It has become clear to me that the stagnation of productivity increase since ~2000, is directly caused by IT and is a consequence of it.
Generally the goal of IT,AI etc is not increased efficiency, or overall productivity, but just to push the wealth up the food chain and to concentrate it.
My wife's company recently rolled out (so called) AI routing software for the trucks, letting them fire the dispatchers. Supposedly this will be faster as supposedly the software knows how long every road takes, and where all the hold-ups are.
Except it doesn't. The drivers and dispatchers already know how fast the roads are, and since ~1970, all drivers immediately know about any road issues, as they all were listening to the same radio telephone channel and they tell each other what and where.
The AI however only knows any of this somewhat late, after a bunch of traffic has been slowed down. It never knows the root cause, because it understands nothing, and it can't predict what will happen for the same reason.

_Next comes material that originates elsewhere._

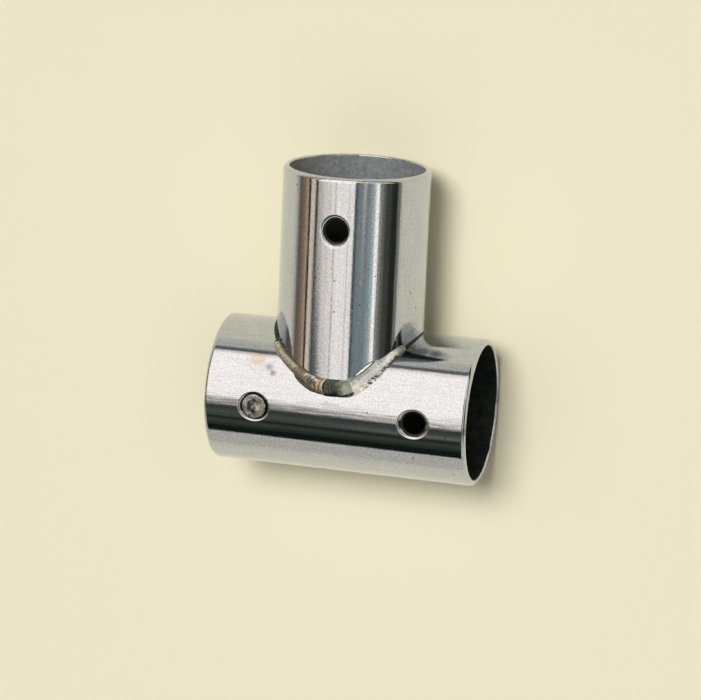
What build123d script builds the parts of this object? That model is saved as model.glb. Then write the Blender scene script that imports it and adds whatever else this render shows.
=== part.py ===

So they got rid of two (low paid) people by using "AI". Productivity is down >10% - that's 10% of 50 drivers, and 50 trucks, and the processing plant they feed. They have lost 12 drivers (who can get jobs elsewhere), and can't replace them, and now have trucks idle (just the finance cost of a truck exceeds minimum wage). Fuel burn has increased not decreased due to more idling in traffic. The cost of the software certainly exceeds the two salaries they "saved". And they can't go back as they ripped out the voice RT's and put in tablets - which themselves have already caused a couple of accidents, and which are going to result in a decent fine, as it is illegal to use them when driving.
The best part is that the competitor who is eating their lunch, has two people in every truck - a driver and a spotter, not just one driver.